You think it’s fair for you to be in there?
For you to even ask speaks volumes about your kind.
Don’t judge me so quickly. I’m just trying to stir up a conversation.
I’ll take some more grass if you don’t mind.
Now there’s a legitimate question. How can you eat that stuff?
There you go again with the dumb questions. Let’s talk about your diet.
My diet?
Sure. I’ve seen you wolfing down Ho-Ho’s and hot dogs. What’s up with that?
Acquired taste, I guess. Don’t knock it till you’ve tried it.
No thanks. I’ll stick to raw meat and grass.

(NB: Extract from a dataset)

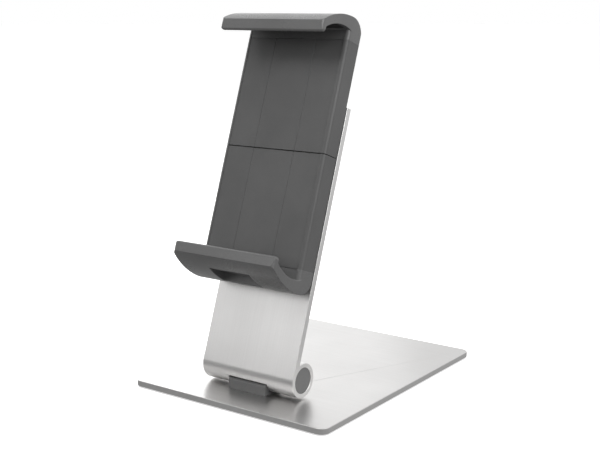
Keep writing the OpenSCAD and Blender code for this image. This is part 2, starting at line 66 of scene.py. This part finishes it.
# Soft panels: name, place, the point it faces, width and height, watts
LIGHTS = (
    ("light_top", (-0.1, 0.1, 1.6), (0, 0, 0.1), (1.2, 1.2), 13),
    ("light_front", (-0.25, -0.80, 1.05), (0, 0, 0.15), (0.8, 0.5), 5),
    ("light_low", (-0.60, -0.90, 0.46), (0, 0, 0.12), (0.6, 0.4), 0.92),
    ("light_rim", (0.34, -1.08, 0.52), (0, 0, 0.15), (0.6, 0.5), 0.5),
    ("light_side", (1.1, -0.25, 0.75), (0, 0, 0.15), (0.8, 0.8), 7),
    ("light_line", (-0.07, -1.13, 0.53), (0, 0, 0.15), (0.10, 0.5), 0.3),
    ("light_card", (-0.68, 0.20, 0.16), (-0.05, -0.05, 0.05), (0.85, 0.45), 1.2),
    ("light_back", (-0.52, 0.50, 0.16), (0, 0, 0.05), (0.55, 0.5), 0.3),
)
BACKDROP_WAY = (-0.35, 0.94, 0)  # towards the bright end of the studio
FLOOR_RADIUS = 14
FLOOR_DROP = 0.2 * MM  # keeps the floor clear of the foot pad

# Finishes
METAL_PATCHES = 22  # tone patches to the metre
PLASTIC_PATCHES = 30
LINE_DEPTH = 0.004 * MM  # of the metals' brushing and grain
TONE_SPAN = 0.04  # how far the metals' roughness goes either way
GRAIN_SPAN = 0.05  # the same for the plastics

# Rounded copies of the CAD nodes
SHARP_ANGLE = math.radians(28)  # edges turning more than this are rounded
FLAT_ANGLE = math.radians(1)  # faces closer than this become one
FACET_ANGLE = math.radians(12)  # faces closer than this are shaded as one surface
ROUNDING_STEPS = 3


# ---------------------------------------------------------------- camera, lights and floor


def make_camera():
    data = bpy.data.cameras.new("camera")
    data.lens = CAMERA_LENS
    data.sensor_width = 36
    data.shift_x, data.shift_y = CAMERA_SHIFT
    data.clip_start = 0.01
    camera = bpy.data.objects.new("camera", data)
    camera.location = CAMERA_PLACE
    camera.rotation_euler = (math.pi / 2 + CAMERA_PITCH, 0, CAMERA_YAW)
    bpy.context.scene.collection.objects.link(camera)
    bpy.context.scene.camera = camera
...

About that grass…why do you eat it?
Fresh green grass is rich in vitamins, minerals and enzymes.
That hasn’t been proved.
What are you some kind of expert?
No but…
Look, if you’d put yourself in my paws, the answer is easy. Consider that I eat herbivores. What do a lot of herbivores eat? Grass and other greens. For me, grass is an appetizer. And since you brought up the question of freedom, let me say that it should be a fundamental right of every life form.
Oh yeah? How free is the prey you catch?
As free as the prey my prey catches. We all have to eat. Where my hunger begins, freedom ends for the animals I pursue.
Is that fair?
Yes, in the sense that all of us have to eat to survive. Back to freedom being a right. Some of my species are occasionally psychotic and play with their prey while it slowly and painfully dies. But overall, we get the killing done quickly. Your kind robs other life forms of freedom, not just for food, but for entertainment, servitude or an abundance of testosterone.
What are you talking about?
Well, let's take fishing. Sometimes you eat what you catch. But often you hook fish, watch them fight for their lives, then unhook them and throw them back. Or you spend $25,000 for an off-road truck, $800 on a rifle, $75 on a hunting license, take two weeks off work, then claim you're hunting deer or hogs for food, or to help manage populations. Or you cage up calves until rodeo time. Then you whoop and holler while trying to lasso the terrified creature so you can throw it to the ground. Then you lock it up again. You may walk upright, but I have my doubts about your intelligence.
At least we‘re not afraid of water.
Who says I'm afraid of water?
Everybody knows cats hate water.
Really?
My housecat, Inspector Clueso, hates water.
Why do you call him a house cat?
Because he likes to be in the house.
He does? You mean you like to keep him indoors and he’s gotten used to it.
You sure are cynical.
Yes I am, if you look at it only from your limited human perspective. By the way, I love water. In the wild, I’d think nothing of swimming half a mile across a river to get to land on the other side.
What about gators?
You take your chances when you’re looking for a mate. Besides, it would be better than what I have here.
But you’ve got it made here! We feed you, provide you with medicine and shelter. We also protect you so that no one can hurt you.
Oh wow! What a bunch of saints!! Thank you, thank you for all you’ve done for me!
Look, we humans have to have our animals. How else can we study you?
Study us? Is that what you call this? I’m honored. How about trying a camera?
It’s not the same. We need a closer experience than that.
You’re pathetic, you know it?
Do you realize the good we do? If not for us, a lot of animals would become extinct. But we protect them in zoos and allow them to mate there for the continuation of the species.
Have you ever thought about why you really need to do this? Your kind wipes out our habitats and much of what we prey on in the process. After you’ve made us homeless, you feel the need to protect and preserve us. I would rather go extinct.
How much freedom do you need?
As a male, I may roam up to 150 square miles while searching for food and love.
Can’t you find it closer?
Sure, if there were more of us left, as well as more food. Hey, look at you. Your kind travels around the world searching for love and happiness. C’mon.
Let’s change the subject. Who do you think is more important, you or us?
What, are you a lawyer?
No, why?
You ask already knowing the answer. Every animal thinks its kind is the most important. The only difference is that most non-humans realize that every life form is equally important in the big picture. We rely on each other. We’re interconnected. We only eat what we need for the moment. We don’t hoard our food or other valuables beyond the needs of our near future.
There you go with the cynicism again. And why the snarly face?
You’re staring at me.
I’m just trying to make eye contact when we talk. Are you trying to intimidate me by brandishing those big teeth?
I don’t have to try. You know you’re afraid of me.
What makes you think so?
Which of us is on the outside looking in? Which of us has the key to the locked cage?
Who named you Tom anyway? That’s so typical. Everyone names male cats Tom. I would have called you Tiedomahalavich -- or something more original...
Why name me at all? You don’t hear me giving you a name, although plenty come to mind.